Task to carry out >> Print every record below exactly as written.

Materials provided >>
-*-*-

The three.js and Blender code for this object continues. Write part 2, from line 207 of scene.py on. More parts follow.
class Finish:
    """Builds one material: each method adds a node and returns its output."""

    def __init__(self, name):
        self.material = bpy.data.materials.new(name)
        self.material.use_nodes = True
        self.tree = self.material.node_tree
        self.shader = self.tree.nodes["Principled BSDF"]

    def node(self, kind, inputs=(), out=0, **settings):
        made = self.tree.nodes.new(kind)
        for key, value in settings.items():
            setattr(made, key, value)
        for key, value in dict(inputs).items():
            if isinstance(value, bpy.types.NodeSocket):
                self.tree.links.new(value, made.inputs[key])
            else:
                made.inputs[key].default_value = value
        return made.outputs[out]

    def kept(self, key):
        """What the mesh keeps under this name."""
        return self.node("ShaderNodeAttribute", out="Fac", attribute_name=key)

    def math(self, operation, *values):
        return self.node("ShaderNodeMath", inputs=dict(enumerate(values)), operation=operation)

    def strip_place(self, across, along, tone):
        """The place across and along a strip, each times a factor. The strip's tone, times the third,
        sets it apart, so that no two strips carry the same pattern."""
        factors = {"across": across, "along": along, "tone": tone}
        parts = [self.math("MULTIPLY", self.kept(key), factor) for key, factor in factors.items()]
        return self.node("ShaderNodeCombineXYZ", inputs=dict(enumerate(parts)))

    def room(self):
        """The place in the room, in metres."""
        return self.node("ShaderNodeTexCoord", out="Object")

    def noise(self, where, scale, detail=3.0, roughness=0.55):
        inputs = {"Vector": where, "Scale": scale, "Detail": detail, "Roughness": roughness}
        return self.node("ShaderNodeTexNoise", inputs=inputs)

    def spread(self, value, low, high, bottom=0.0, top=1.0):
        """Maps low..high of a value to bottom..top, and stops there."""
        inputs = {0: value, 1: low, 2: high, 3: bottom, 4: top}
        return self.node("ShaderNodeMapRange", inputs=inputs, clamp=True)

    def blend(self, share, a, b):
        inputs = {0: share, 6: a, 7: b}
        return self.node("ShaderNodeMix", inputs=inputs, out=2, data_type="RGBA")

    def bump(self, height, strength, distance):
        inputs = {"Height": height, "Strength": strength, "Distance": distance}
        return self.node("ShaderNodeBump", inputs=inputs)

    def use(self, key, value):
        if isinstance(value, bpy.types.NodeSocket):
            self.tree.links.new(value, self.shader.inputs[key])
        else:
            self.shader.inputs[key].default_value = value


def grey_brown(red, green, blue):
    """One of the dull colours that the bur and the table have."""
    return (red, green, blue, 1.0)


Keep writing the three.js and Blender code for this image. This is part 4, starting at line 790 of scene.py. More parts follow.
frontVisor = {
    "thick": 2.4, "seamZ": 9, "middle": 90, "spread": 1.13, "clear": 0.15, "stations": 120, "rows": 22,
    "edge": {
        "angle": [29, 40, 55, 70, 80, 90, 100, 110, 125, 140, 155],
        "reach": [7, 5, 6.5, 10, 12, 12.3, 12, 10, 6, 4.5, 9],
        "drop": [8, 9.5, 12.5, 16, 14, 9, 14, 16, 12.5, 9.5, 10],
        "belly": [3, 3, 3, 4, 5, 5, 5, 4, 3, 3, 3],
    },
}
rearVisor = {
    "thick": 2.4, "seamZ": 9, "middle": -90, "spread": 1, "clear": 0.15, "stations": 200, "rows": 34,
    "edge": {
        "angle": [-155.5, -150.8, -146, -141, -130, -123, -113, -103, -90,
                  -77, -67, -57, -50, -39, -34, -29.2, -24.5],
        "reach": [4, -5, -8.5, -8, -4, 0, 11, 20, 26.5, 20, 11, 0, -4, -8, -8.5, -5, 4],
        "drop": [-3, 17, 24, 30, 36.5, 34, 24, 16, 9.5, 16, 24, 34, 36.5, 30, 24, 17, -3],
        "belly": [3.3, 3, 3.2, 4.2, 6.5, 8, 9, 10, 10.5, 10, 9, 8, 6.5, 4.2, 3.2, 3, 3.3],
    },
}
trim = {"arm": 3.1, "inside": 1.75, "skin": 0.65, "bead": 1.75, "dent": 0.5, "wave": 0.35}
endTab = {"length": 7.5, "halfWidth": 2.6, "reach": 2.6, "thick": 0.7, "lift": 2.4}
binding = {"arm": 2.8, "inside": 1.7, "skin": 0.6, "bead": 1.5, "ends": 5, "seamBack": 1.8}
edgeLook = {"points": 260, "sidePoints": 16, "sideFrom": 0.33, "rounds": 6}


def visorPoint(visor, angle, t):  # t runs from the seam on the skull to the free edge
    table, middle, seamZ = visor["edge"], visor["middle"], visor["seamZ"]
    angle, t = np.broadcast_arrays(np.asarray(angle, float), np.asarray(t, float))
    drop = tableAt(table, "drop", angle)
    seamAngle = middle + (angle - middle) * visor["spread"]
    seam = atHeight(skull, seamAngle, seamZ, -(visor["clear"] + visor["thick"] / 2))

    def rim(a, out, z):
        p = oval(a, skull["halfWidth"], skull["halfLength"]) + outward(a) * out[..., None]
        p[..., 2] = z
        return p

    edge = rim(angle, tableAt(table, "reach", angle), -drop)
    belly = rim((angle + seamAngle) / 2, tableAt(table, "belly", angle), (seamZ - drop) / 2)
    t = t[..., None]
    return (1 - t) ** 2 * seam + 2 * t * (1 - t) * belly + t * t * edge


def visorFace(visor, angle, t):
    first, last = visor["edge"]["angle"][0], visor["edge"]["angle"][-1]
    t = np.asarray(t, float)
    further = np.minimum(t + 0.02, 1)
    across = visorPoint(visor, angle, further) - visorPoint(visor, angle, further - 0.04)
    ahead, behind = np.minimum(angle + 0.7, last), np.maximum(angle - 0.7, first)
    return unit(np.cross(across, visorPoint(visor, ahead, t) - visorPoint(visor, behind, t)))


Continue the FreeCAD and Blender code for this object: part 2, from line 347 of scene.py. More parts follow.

-*-*-

Result below >>
The three.js and Blender code for this object continues. Write part 2, from line 207 of scene.py on. More parts follow.
class Finish:
    """Builds one material: each method adds a node and returns its output."""

    def __init__(self, name):
        self.material = bpy.data.materials.new(name)
        self.material.use_nodes = True
        self.tree = self.material.node_tree
        self.shader = self.tree.nodes["Principled BSDF"]

    def node(self, kind, inputs=(), out=0, **settings):
        made = self.tree.nodes.new(kind)
        for key, value in settings.items():
            setattr(made, key, value)
        for key, value in dict(inputs).items():
            if isinstance(value, bpy.types.NodeSocket):
                self.tree.links.new(value, made.inputs[key])
            else:
                made.inputs[key].default_value = value
        return made.outputs[out]

    def kept(self, key):
        """What the mesh keeps under this name."""
        return self.node("ShaderNodeAttribute", out="Fac", attribute_name=key)

    def math(self, operation, *values):
        return self.node("ShaderNodeMath", inputs=dict(enumerate(values)), operation=operation)

    def strip_place(self, across, along, tone):
        """The place across and along a strip, each times a factor. The strip's tone, times the third,
        sets it apart, so that no two strips carry the same pattern."""
        factors = {"across": across, "along": along, "tone": tone}
        parts = [self.math("MULTIPLY", self.kept(key), factor) for key, factor in factors.items()]
        return self.node("ShaderNodeCombineXYZ", inputs=dict(enumerate(parts)))

    def room(self):
        """The place in the room, in metres."""
        return self.node("ShaderNodeTexCoord", out="Object")

    def noise(self, where, scale, detail=3.0, roughness=0.55):
        inputs = {"Vector": where, "Scale": scale, "Detail": detail, "Roughness": roughness}
        return self.node("ShaderNodeTexNoise", inputs=inputs)

    def spread(self, value, low, high, bottom=0.0, top=1.0):
        """Maps low..high of a value to bottom..top, and stops there."""
        inputs = {0: value, 1: low, 2: high, 3: bottom, 4: top}
        return self.node("ShaderNodeMapRange", inputs=inputs, clamp=True)

    def blend(self, share, a, b):
        inputs = {0: share, 6: a, 7: b}
        return self.node("ShaderNodeMix", inputs=inputs, out=2, data_type="RGBA")

    def bump(self, height, strength, distance):
        inputs = {"Height": height, "Strength": strength, "Distance": distance}
        return self.node("ShaderNodeBump", inputs=inputs)

    def use(self, key, value):
        if isinstance(value, bpy.types.NodeSocket):
            self.tree.links.new(value, self.shader.inputs[key])
        else:
            self.shader.inputs[key].default_value = value


def grey_brown(red, green, blue):
    """One of the dull colours that the bur and the table have."""
    return (red, green, blue, 1.0)


Keep writing the three.js and Blender code for this image. This is part 4, starting at line 790 of scene.py. More parts follow.
frontVisor = {
    "thick": 2.4, "seamZ": 9, "middle": 90, "spread": 1.13, "clear": 0.15, "stations": 120, "rows": 22,
    "edge": {
        "angle": [29, 40, 55, 70, 80, 90, 100, 110, 125, 140, 155],
        "reach": [7, 5, 6.5, 10, 12, 12.3, 12, 10, 6, 4.5, 9],
        "drop": [8, 9.5, 12.5, 16, 14, 9, 14, 16, 12.5, 9.5, 10],
        "belly": [3, 3, 3, 4, 5, 5, 5, 4, 3, 3, 3],
    },
}
rearVisor = {
    "thick": 2.4, "seamZ": 9, "middle": -90, "spread": 1, "clear": 0.15, "stations": 200, "rows": 34,
    "edge": {
        "angle": [-155.5, -150.8, -146, -141, -130, -123, -113, -103, -90,
                  -77, -67, -57, -50, -39, -34, -29.2, -24.5],
        "reach": [4, -5, -8.5, -8, -4, 0, 11, 20, 26.5, 20, 11, 0, -4, -8, -8.5, -5, 4],
        "drop": [-3, 17, 24, 30, 36.5, 34, 24, 16, 9.5, 16, 24, 34, 36.5, 30, 24, 17, -3],
        "belly": [3.3, 3, 3.2, 4.2, 6.5, 8, 9, 10, 10.5, 10, 9, 8, 6.5, 4.2, 3.2, 3, 3.3],
    },
}
trim = {"arm": 3.1, "inside": 1.75, "skin": 0.65, "bead": 1.75, "dent": 0.5, "wave": 0.35}
endTab = {"length": 7.5, "halfWidth": 2.6, "reach": 2.6, "thick": 0.7, "lift": 2.4}
binding = {"arm": 2.8, "inside": 1.7, "skin": 0.6, "bead": 1.5, "ends": 5, "seamBack": 1.8}
edgeLook = {"points": 260, "sidePoints": 16, "sideFrom": 0.33, "rounds": 6}


def visorPoint(visor, angle, t):  # t runs from the seam on the skull to the free edge
    table, middle, seamZ = visor["edge"], visor["middle"], visor["seamZ"]
    angle, t = np.broadcast_arrays(np.asarray(angle, float), np.asarray(t, float))
    drop = tableAt(table, "drop", angle)
    seamAngle = middle + (angle - middle) * visor["spread"]
    seam = atHeight(skull, seamAngle, seamZ, -(visor["clear"] + visor["thick"] / 2))

    def rim(a, out, z):
        p = oval(a, skull["halfWidth"], skull["halfLength"]) + outward(a) * out[..., None]
        p[..., 2] = z
        return p

    edge = rim(angle, tableAt(table, "reach", angle), -drop)
    belly = rim((angle + seamAngle) / 2, tableAt(table, "belly", angle), (seamZ - drop) / 2)
    t = t[..., None]
    return (1 - t) ** 2 * seam + 2 * t * (1 - t) * belly + t * t * edge


def visorFace(visor, angle, t):
    first, last = visor["edge"]["angle"][0], visor["edge"]["angle"][-1]
    t = np.asarray(t, float)
    further = np.minimum(t + 0.02, 1)
    across = visorPoint(visor, angle, further) - visorPoint(visor, angle, further - 0.04)
    ahead, behind = np.minimum(angle + 0.7, last), np.maximum(angle - 0.7, first)
    return unit(np.cross(across, visorPoint(visor, ahead, t) - visorPoint(visor, behind, t)))


Continue the FreeCAD and Blender code for this object: part 2, from line 347 of scene.py. More parts follow.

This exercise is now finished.